_What the task asks_
Copy out the complete listing, word for word.

* Begin Supplied information *

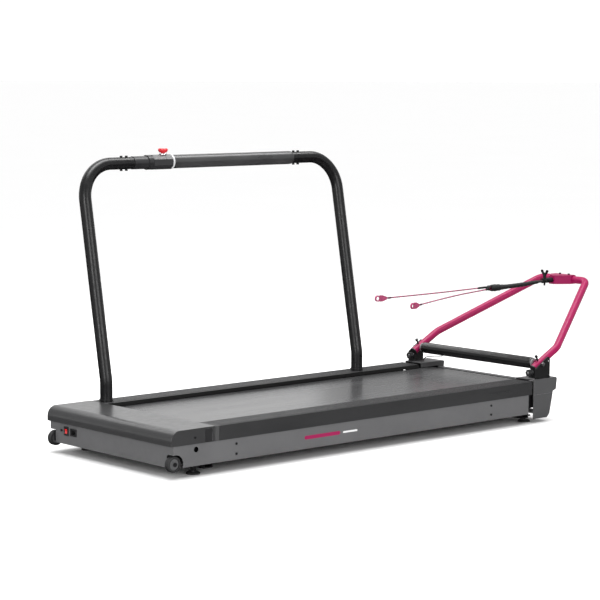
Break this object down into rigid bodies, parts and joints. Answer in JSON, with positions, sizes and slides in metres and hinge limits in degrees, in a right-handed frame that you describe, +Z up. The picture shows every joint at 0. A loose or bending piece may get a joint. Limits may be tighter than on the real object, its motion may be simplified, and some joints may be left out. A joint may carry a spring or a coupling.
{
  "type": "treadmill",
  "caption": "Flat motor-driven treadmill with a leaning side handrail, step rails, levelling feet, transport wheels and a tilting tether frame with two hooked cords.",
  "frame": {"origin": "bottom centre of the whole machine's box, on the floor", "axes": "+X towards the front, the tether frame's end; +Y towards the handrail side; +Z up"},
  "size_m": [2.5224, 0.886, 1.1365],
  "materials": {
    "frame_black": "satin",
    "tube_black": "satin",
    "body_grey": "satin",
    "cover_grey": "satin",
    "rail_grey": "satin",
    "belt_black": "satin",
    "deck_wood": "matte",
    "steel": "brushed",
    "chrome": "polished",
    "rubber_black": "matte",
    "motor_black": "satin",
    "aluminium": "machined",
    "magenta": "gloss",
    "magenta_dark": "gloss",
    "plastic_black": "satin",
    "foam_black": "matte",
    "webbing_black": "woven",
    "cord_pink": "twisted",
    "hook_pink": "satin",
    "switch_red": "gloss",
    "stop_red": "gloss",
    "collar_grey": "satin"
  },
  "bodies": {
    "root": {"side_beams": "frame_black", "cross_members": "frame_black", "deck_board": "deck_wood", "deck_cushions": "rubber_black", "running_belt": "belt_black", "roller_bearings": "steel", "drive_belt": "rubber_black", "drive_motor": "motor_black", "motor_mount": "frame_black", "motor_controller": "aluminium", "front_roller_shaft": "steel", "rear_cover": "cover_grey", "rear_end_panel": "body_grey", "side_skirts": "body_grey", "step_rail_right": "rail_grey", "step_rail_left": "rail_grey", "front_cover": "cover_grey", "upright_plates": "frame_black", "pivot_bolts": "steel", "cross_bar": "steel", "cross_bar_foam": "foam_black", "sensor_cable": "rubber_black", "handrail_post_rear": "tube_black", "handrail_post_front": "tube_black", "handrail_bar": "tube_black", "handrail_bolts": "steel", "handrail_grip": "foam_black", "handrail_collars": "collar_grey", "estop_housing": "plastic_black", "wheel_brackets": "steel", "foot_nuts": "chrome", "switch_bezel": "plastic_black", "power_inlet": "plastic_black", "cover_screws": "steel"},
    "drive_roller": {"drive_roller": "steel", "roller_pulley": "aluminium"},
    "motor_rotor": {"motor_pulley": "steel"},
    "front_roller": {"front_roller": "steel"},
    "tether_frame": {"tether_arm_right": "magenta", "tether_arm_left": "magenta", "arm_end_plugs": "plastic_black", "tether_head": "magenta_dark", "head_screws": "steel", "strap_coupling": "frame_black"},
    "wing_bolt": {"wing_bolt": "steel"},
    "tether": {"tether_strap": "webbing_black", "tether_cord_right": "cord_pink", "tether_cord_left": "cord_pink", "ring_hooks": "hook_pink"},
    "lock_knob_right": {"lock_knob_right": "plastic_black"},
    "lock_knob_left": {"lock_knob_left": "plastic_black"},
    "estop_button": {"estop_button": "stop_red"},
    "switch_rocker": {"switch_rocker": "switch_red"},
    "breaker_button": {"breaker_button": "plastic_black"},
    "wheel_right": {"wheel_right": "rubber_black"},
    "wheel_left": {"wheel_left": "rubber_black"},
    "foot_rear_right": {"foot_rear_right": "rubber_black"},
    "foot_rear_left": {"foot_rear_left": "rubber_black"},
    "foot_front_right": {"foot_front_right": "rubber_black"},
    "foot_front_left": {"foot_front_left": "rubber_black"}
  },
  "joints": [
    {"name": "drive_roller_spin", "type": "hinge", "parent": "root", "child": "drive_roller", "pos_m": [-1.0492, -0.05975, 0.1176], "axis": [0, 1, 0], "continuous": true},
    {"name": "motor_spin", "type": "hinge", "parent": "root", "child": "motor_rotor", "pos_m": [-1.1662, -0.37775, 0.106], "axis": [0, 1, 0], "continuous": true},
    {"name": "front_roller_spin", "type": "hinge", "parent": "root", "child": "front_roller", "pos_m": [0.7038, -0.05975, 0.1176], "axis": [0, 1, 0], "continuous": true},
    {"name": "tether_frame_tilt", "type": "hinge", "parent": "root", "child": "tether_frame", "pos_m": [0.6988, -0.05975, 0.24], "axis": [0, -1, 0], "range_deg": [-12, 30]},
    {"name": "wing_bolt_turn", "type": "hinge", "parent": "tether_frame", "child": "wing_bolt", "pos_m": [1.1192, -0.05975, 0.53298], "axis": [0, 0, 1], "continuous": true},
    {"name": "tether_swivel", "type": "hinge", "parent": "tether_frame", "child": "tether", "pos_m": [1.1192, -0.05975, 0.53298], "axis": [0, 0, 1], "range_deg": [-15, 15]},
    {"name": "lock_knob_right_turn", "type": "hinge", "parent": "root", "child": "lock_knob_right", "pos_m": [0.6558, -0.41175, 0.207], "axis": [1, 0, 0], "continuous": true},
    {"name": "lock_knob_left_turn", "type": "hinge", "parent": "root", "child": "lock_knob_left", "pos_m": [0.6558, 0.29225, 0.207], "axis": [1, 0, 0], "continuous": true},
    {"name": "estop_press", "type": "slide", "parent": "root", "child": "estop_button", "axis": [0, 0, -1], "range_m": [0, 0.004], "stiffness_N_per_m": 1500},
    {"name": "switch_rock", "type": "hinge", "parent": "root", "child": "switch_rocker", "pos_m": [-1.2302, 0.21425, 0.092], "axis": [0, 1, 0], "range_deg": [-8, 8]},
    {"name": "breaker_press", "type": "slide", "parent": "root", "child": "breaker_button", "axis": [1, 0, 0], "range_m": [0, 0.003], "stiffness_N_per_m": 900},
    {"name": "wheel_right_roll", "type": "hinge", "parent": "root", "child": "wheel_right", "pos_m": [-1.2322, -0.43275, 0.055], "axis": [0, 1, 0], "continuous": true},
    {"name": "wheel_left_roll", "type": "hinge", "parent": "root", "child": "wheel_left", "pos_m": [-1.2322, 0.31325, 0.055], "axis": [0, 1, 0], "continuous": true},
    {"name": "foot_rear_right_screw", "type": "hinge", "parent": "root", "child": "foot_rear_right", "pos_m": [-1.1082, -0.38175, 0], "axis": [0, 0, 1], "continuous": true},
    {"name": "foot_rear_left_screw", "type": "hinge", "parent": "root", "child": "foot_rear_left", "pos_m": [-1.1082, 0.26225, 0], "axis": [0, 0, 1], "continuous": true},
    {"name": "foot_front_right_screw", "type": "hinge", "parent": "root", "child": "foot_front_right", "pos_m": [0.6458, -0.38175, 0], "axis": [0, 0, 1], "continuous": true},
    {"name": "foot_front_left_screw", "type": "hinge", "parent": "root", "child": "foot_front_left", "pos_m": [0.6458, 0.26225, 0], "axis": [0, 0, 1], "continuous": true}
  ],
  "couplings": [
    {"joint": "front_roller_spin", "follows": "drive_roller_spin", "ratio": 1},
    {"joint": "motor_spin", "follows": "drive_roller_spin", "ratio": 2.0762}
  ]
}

* End Supplied information *

_The solution_
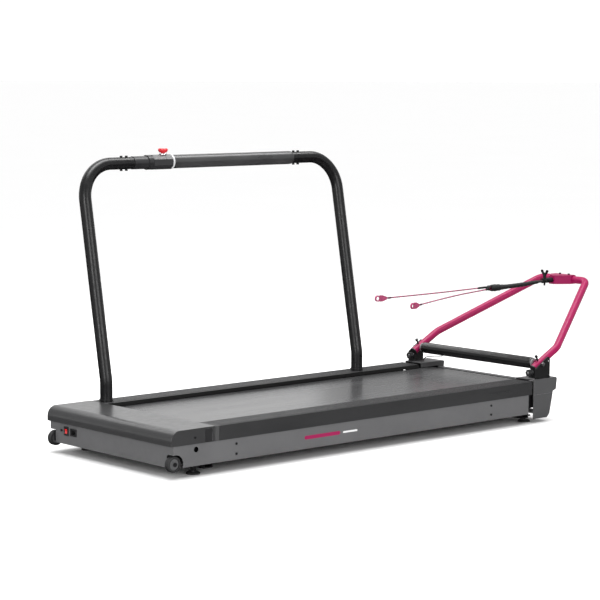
Break this object down into rigid bodies, parts and joints. Answer in JSON, with positions, sizes and slides in metres and hinge limits in degrees, in a right-handed frame that you describe, +Z up. The picture shows every joint at 0. A loose or bending piece may get a joint. Limits may be tighter than on the real object, its motion may be simplified, and some joints may be left out. A joint may carry a spring or a coupling.
{
  "type": "treadmill",
  "caption": "Flat motor-driven treadmill with a leaning side handrail, step rails, levelling feet, transport wheels and a tilting tether frame with two hooked cords.",
  "frame": {"origin": "bottom centre of the whole machine's box, on the floor", "axes": "+X towards the front, the tether frame's end; +Y towards the handrail side; +Z up"},
  "size_m": [2.5224, 0.886, 1.1365],
  "materials": {
    "frame_black": "satin",
    "tube_black": "satin",
    "body_grey": "satin",
    "cover_grey": "satin",
    "rail_grey": "satin",
    "belt_black": "satin",
    "deck_wood": "matte",
    "steel": "brushed",
    "chrome": "polished",
    "rubber_black": "matte",
    "motor_black": "satin",
    "aluminium": "machined",
    "magenta": "gloss",
    "magenta_dark": "gloss",
    "plastic_black": "satin",
    "foam_black": "matte",
    "webbing_black": "woven",
    "cord_pink": "twisted",
    "hook_pink": "satin",
    "switch_red": "gloss",
    "stop_red": "gloss",
    "collar_grey": "satin"
  },
  "bodies": {
    "root": {"side_beams": "frame_black", "cross_members": "frame_black", "deck_board": "deck_wood", "deck_cushions": "rubber_black", "running_belt": "belt_black", "roller_bearings": "steel", "drive_belt": "rubber_black", "drive_motor": "motor_black", "motor_mount": "frame_black", "motor_controller": "aluminium", "front_roller_shaft": "steel", "rear_cover": "cover_grey", "rear_end_panel": "body_grey", "side_skirts": "body_grey", "step_rail_right": "rail_grey", "step_rail_left": "rail_grey", "front_cover": "cover_grey", "upright_plates": "frame_black", "pivot_bolts": "steel", "cross_bar": "steel", "cross_bar_foam": "foam_black", "sensor_cable": "rubber_black", "handrail_post_rear": "tube_black", "handrail_post_front": "tube_black", "handrail_bar": "tube_black", "handrail_bolts": "steel", "handrail_grip": "foam_black", "handrail_collars": "collar_grey", "estop_housing": "plastic_black", "wheel_brackets": "steel", "foot_nuts": "chrome", "switch_bezel": "plastic_black", "power_inlet": "plastic_black", "cover_screws": "steel"},
    "drive_roller": {"drive_roller": "steel", "roller_pulley": "aluminium"},
    "motor_rotor": {"motor_pulley": "steel"},
    "front_roller": {"front_roller": "steel"},
    "tether_frame": {"tether_arm_right": "magenta", "tether_arm_left": "magenta", "arm_end_plugs": "plastic_black", "tether_head": "magenta_dark", "head_screws": "steel", "strap_coupling": "frame_black"},
    "wing_bolt": {"wing_bolt": "steel"},
    "tether": {"tether_strap": "webbing_black", "tether_cord_right": "cord_pink", "tether_cord_left": "cord_pink", "ring_hooks": "hook_pink"},
    "lock_knob_right": {"lock_knob_right": "plastic_black"},
    "lock_knob_left": {"lock_knob_left": "plastic_black"},
    "estop_button": {"estop_button": "stop_red"},
    "switch_rocker": {"switch_rocker": "switch_red"},
    "breaker_button": {"breaker_button": "plastic_black"},
    "wheel_right": {"wheel_right": "rubber_black"},
    "wheel_left": {"wheel_left": "rubber_black"},
    "foot_rear_right": {"foot_rear_right": "rubber_black"},
    "foot_rear_left": {"foot_rear_left": "rubber_black"},
    "foot_front_right": {"foot_front_right": "rubber_black"},
    "foot_front_left": {"foot_front_left": "rubber_black"}
  },
  "joints": [
    {"name": "drive_roller_spin", "type": "hinge", "parent": "root", "child": "drive_roller", "pos_m": [-1.0492, -0.05975, 0.1176], "axis": [0, 1, 0], "continuous": true},
    {"name": "motor_spin", "type": "hinge", "parent": "root", "child": "motor_rotor", "pos_m": [-1.1662, -0.37775, 0.106], "axis": [0, 1, 0], "continuous": true},
    {"name": "front_roller_spin", "type": "hinge", "parent": "root", "child": "front_roller", "pos_m": [0.7038, -0.05975, 0.1176], "axis": [0, 1, 0], "continuous": true},
    {"name": "tether_frame_tilt", "type": "hinge", "parent": "root", "child": "tether_frame", "pos_m": [0.6988, -0.05975, 0.24], "axis": [0, -1, 0], "range_deg": [-12, 30]},
    {"name": "wing_bolt_turn", "type": "hinge", "parent": "tether_frame", "child": "wing_bolt", "pos_m": [1.1192, -0.05975, 0.53298], "axis": [0, 0, 1], "continuous": true},
    {"name": "tether_swivel", "type": "hinge", "parent": "tether_frame", "child": "tether", "pos_m": [1.1192, -0.05975, 0.53298], "axis": [0, 0, 1], "range_deg": [-15, 15]},
    {"name": "lock_knob_right_turn", "type": "hinge", "parent": "root", "child": "lock_knob_right", "pos_m": [0.6558, -0.41175, 0.207], "axis": [1, 0, 0], "continuous": true},
    {"name": "lock_knob_left_turn", "type": "hinge", "parent": "root", "child": "lock_knob_left", "pos_m": [0.6558, 0.29225, 0.207], "axis": [1, 0, 0], "continuous": true},
    {"name": "estop_press", "type": "slide", "parent": "root", "child": "estop_button", "axis": [0, 0, -1], "range_m": [0, 0.004], "stiffness_N_per_m": 1500},
    {"name": "switch_rock", "type": "hinge", "parent": "root", "child": "switch_rocker", "pos_m": [-1.2302, 0.21425, 0.092], "axis": [0, 1, 0], "range_deg": [-8, 8]},
    {"name": "breaker_press", "type": "slide", "parent": "root", "child": "breaker_button", "axis": [1, 0, 0], "range_m": [0, 0.003], "stiffness_N_per_m": 900},
    {"name": "wheel_right_roll", "type": "hinge", "parent": "root", "child": "wheel_right", "pos_m": [-1.2322, -0.43275, 0.055], "axis": [0, 1, 0], "continuous": true},
    {"name": "wheel_left_roll", "type": "hinge", "parent": "root", "child": "wheel_left", "pos_m": [-1.2322, 0.31325, 0.055], "axis": [0, 1, 0], "continuous": true},
    {"name": "foot_rear_right_screw", "type": "hinge", "parent": "root", "child": "foot_rear_right", "pos_m": [-1.1082, -0.38175, 0], "axis": [0, 0, 1], "continuous": true},
    {"name": "foot_rear_left_screw", "type": "hinge", "parent": "root", "child": "foot_rear_left", "pos_m": [-1.1082, 0.26225, 0], "axis": [0, 0, 1], "continuous": true},
    {"name": "foot_front_right_screw", "type": "hinge", "parent": "root", "child": "foot_front_right", "pos_m": [0.6458, -0.38175, 0], "axis": [0, 0, 1], "continuous": true},
    {"name": "foot_front_left_screw", "type": "hinge", "parent": "root", "child": "foot_front_left", "pos_m": [0.6458, 0.26225, 0], "axis": [0, 0, 1], "continuous": true}
  ],
  "couplings": [
    {"joint": "front_roller_spin", "follows": "drive_roller_spin", "ratio": 1},
    {"joint": "motor_spin", "follows": "drive_roller_spin", "ratio": 2.0762}
  ]
}